— begin Data provided —

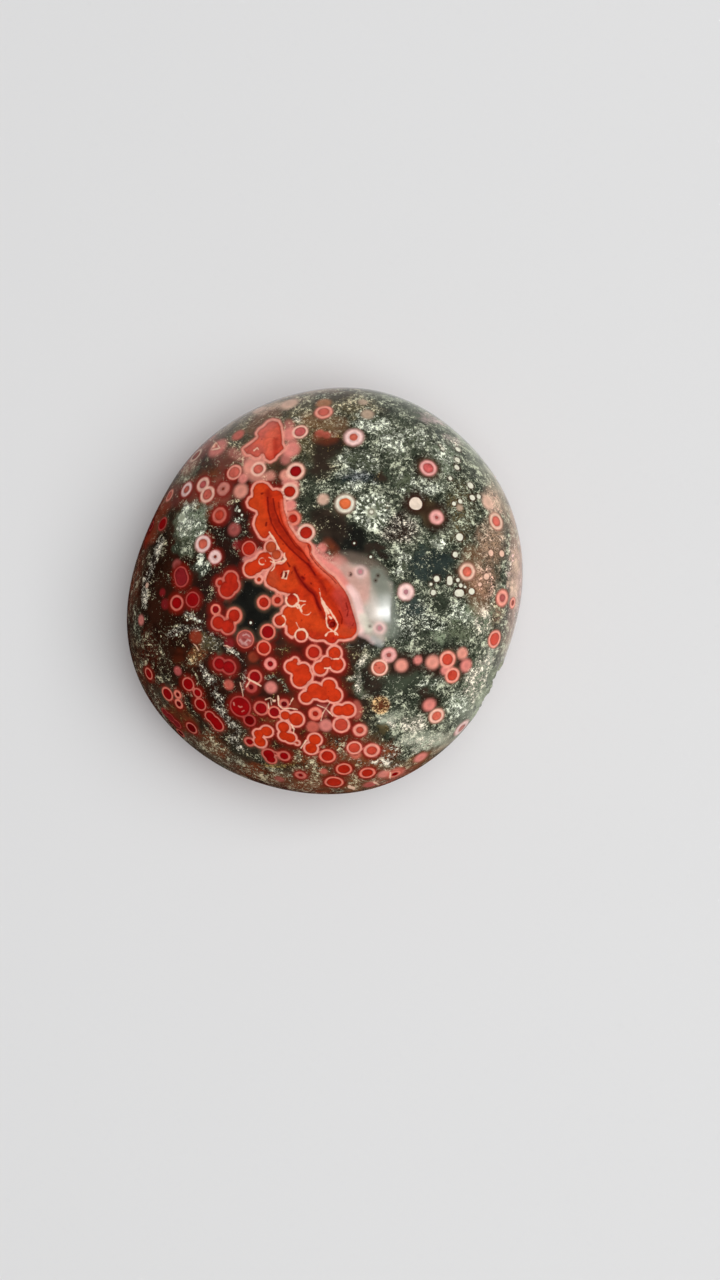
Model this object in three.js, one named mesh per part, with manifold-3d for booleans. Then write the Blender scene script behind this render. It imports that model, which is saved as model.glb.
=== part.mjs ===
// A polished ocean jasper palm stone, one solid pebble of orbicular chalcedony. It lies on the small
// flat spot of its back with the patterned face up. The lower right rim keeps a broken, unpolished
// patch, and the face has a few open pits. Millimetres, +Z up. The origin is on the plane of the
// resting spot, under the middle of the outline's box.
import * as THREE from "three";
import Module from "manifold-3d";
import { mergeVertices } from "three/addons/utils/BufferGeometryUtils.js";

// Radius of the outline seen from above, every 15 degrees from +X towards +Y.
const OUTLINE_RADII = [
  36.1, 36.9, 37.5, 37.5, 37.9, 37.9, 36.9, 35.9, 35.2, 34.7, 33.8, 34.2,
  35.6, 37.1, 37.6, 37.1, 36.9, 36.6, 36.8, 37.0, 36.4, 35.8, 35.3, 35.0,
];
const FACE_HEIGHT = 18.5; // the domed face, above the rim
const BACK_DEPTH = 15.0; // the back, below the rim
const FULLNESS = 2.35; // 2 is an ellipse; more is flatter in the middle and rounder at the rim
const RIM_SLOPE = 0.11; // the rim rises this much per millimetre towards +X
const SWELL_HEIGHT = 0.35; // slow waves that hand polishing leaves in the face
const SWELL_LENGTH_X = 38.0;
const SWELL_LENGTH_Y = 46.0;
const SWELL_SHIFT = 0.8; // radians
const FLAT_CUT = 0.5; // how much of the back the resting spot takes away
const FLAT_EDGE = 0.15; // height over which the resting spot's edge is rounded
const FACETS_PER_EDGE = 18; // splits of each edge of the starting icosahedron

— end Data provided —
— begin Data provided —

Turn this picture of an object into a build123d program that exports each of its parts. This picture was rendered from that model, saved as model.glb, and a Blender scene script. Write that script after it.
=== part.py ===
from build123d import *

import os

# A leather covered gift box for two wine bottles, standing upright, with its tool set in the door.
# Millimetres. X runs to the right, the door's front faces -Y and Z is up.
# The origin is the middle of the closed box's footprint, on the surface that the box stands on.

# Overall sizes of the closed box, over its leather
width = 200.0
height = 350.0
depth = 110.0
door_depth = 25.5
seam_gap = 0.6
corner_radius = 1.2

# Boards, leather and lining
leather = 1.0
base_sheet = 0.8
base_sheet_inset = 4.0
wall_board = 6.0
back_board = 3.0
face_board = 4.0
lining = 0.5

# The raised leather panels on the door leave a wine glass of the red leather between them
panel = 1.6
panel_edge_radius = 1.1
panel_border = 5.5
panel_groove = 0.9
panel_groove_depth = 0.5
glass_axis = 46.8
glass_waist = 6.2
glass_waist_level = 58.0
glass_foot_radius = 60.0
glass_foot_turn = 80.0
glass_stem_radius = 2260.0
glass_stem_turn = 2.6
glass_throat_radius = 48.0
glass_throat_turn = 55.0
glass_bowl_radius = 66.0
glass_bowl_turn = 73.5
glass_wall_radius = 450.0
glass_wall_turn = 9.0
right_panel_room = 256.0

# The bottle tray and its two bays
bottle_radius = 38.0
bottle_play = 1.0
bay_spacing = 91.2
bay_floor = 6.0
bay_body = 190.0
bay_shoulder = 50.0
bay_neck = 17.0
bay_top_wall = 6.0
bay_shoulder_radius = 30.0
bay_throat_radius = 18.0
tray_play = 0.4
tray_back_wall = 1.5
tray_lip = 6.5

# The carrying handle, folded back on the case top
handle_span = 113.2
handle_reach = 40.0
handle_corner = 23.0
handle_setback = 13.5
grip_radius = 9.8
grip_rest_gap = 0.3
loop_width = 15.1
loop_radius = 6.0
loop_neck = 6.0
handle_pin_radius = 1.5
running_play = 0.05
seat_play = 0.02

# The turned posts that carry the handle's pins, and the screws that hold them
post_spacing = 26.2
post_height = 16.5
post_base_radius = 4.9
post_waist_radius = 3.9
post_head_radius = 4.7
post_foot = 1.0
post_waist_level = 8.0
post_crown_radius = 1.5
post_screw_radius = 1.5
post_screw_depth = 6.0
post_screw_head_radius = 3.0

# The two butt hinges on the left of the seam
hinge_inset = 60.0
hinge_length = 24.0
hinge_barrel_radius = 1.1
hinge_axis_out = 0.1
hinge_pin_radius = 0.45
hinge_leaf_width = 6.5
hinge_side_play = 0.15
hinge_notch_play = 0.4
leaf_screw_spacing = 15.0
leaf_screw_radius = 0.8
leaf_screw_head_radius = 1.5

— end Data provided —
— begin Data provided —

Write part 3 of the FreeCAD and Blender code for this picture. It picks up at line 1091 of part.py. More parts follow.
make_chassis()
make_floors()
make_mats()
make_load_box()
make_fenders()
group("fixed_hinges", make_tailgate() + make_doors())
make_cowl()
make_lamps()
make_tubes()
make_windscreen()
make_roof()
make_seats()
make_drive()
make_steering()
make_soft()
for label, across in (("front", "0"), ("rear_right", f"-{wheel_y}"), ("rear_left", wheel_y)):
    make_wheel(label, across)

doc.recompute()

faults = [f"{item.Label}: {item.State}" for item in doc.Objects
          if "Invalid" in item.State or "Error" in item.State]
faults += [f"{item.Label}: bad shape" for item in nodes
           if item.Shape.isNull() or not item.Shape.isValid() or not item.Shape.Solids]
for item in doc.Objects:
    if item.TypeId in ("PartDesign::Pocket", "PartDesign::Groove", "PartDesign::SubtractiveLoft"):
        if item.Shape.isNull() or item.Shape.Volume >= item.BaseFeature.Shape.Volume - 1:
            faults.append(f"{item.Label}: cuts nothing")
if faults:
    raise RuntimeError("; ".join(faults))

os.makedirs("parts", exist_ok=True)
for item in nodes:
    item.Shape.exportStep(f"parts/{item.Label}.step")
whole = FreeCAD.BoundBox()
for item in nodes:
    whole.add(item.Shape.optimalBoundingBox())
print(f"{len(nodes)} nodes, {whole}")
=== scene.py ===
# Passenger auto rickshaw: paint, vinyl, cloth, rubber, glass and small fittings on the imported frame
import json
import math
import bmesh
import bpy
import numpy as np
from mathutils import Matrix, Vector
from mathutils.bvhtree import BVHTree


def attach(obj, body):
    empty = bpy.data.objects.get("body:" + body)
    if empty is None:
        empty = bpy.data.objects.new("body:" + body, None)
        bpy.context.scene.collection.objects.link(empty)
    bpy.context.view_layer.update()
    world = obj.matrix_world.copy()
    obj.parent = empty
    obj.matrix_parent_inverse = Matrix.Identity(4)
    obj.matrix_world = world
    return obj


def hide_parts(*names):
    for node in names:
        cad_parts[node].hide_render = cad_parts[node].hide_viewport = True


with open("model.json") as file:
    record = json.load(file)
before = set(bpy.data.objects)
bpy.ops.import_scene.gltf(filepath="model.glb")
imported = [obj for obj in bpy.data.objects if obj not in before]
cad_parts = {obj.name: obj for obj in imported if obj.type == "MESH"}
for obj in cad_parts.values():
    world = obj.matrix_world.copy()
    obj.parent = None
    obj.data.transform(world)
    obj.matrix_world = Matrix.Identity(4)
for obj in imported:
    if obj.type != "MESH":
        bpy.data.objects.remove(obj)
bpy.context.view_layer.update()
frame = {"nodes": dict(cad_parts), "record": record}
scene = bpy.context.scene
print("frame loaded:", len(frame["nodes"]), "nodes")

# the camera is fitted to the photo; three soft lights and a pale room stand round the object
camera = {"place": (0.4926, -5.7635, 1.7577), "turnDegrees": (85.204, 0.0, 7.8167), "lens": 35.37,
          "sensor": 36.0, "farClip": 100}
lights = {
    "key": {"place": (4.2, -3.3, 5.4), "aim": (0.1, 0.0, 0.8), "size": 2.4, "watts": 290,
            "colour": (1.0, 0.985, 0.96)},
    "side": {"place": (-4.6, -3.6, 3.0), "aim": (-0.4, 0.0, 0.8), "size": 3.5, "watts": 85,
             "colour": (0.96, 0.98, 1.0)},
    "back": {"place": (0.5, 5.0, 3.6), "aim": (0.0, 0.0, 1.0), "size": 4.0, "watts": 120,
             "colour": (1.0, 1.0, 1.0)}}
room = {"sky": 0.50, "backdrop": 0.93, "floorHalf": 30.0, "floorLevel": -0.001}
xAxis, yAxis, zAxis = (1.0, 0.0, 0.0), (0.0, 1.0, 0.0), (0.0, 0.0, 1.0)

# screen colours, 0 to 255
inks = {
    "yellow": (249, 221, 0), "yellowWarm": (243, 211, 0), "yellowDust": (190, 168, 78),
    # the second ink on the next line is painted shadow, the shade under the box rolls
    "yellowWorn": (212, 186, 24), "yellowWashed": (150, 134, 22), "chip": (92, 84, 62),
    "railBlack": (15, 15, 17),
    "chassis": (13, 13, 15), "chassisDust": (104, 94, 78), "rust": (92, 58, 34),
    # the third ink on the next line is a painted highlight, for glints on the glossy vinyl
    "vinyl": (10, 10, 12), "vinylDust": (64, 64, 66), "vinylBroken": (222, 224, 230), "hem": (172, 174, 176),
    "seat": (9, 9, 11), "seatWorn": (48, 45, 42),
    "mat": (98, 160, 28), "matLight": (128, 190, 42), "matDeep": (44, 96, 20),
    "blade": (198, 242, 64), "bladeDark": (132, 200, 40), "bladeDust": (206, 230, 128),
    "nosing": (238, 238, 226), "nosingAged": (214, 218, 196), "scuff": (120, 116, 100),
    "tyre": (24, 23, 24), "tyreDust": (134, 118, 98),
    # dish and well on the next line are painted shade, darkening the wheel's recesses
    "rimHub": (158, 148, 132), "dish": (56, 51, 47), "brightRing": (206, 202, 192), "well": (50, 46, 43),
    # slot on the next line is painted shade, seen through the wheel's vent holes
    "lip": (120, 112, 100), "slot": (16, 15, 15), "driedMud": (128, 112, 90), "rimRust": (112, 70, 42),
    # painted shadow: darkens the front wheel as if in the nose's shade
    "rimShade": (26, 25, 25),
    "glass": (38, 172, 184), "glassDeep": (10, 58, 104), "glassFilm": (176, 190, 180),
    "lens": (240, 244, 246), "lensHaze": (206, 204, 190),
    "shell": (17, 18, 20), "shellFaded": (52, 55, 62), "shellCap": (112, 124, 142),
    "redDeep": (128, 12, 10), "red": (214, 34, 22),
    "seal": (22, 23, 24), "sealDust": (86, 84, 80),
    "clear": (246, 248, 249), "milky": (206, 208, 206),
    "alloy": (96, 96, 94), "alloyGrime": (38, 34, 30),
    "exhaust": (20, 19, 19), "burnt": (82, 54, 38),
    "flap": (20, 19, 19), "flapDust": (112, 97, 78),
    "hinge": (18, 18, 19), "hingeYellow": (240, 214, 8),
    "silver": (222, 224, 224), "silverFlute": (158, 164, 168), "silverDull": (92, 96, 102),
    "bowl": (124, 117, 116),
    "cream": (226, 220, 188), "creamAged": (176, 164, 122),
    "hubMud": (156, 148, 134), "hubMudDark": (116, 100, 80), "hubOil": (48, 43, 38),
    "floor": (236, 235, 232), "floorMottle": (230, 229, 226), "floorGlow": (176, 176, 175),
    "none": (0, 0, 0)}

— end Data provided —

Problem:
Each line from the one bearing "make_fenders()" through the one bearing "before = set(bpy.data.objects)" is to be duplicated without change; all remaining lines are to be left out.

The solution:
make_fenders()
group("fixed_hinges", make_tailgate() + make_doors())
make_cowl()
make_lamps()
make_tubes()
make_windscreen()
make_roof()
make_seats()
make_drive()
make_steering()
make_soft()
for label, across in (("front", "0"), ("rear_right", f"-{wheel_y}"), ("rear_left", wheel_y)):
    make_wheel(label, across)

doc.recompute()

faults = [f"{item.Label}: {item.State}" for item in doc.Objects
          if "Invalid" in item.State or "Error" in item.State]
faults += [f"{item.Label}: bad shape" for item in nodes
           if item.Shape.isNull() or not item.Shape.isValid() or not item.Shape.Solids]
for item in doc.Objects:
    if item.TypeId in ("PartDesign::Pocket", "PartDesign::Groove", "PartDesign::SubtractiveLoft"):
        if item.Shape.isNull() or item.Shape.Volume >= item.BaseFeature.Shape.Volume - 1:
            faults.append(f"{item.Label}: cuts nothing")
if faults:
    raise RuntimeError("; ".join(faults))

os.makedirs("parts", exist_ok=True)
for item in nodes:
    item.Shape.exportStep(f"parts/{item.Label}.step")
whole = FreeCAD.BoundBox()
for item in nodes:
    whole.add(item.Shape.optimalBoundingBox())
print(f"{len(nodes)} nodes, {whole}")
=== scene.py ===
# Passenger auto rickshaw: paint, vinyl, cloth, rubber, glass and small fittings on the imported frame
import json
import math
import bmesh
import bpy
import numpy as np
from mathutils import Matrix, Vector
from mathutils.bvhtree import BVHTree


def attach(obj, body):
    empty = bpy.data.objects.get("body:" + body)
    if empty is None:
        empty = bpy.data.objects.new("body:" + body, None)
        bpy.context.scene.collection.objects.link(empty)
    bpy.context.view_layer.update()
    world = obj.matrix_world.copy()
    obj.parent = empty
    obj.matrix_parent_inverse = Matrix.Identity(4)
    obj.matrix_world = world
    return obj


def hide_parts(*names):
    for node in names:
        cad_parts[node].hide_render = cad_parts[node].hide_viewport = True


with open("model.json") as file:
    record = json.load(file)
before = set(bpy.data.objects)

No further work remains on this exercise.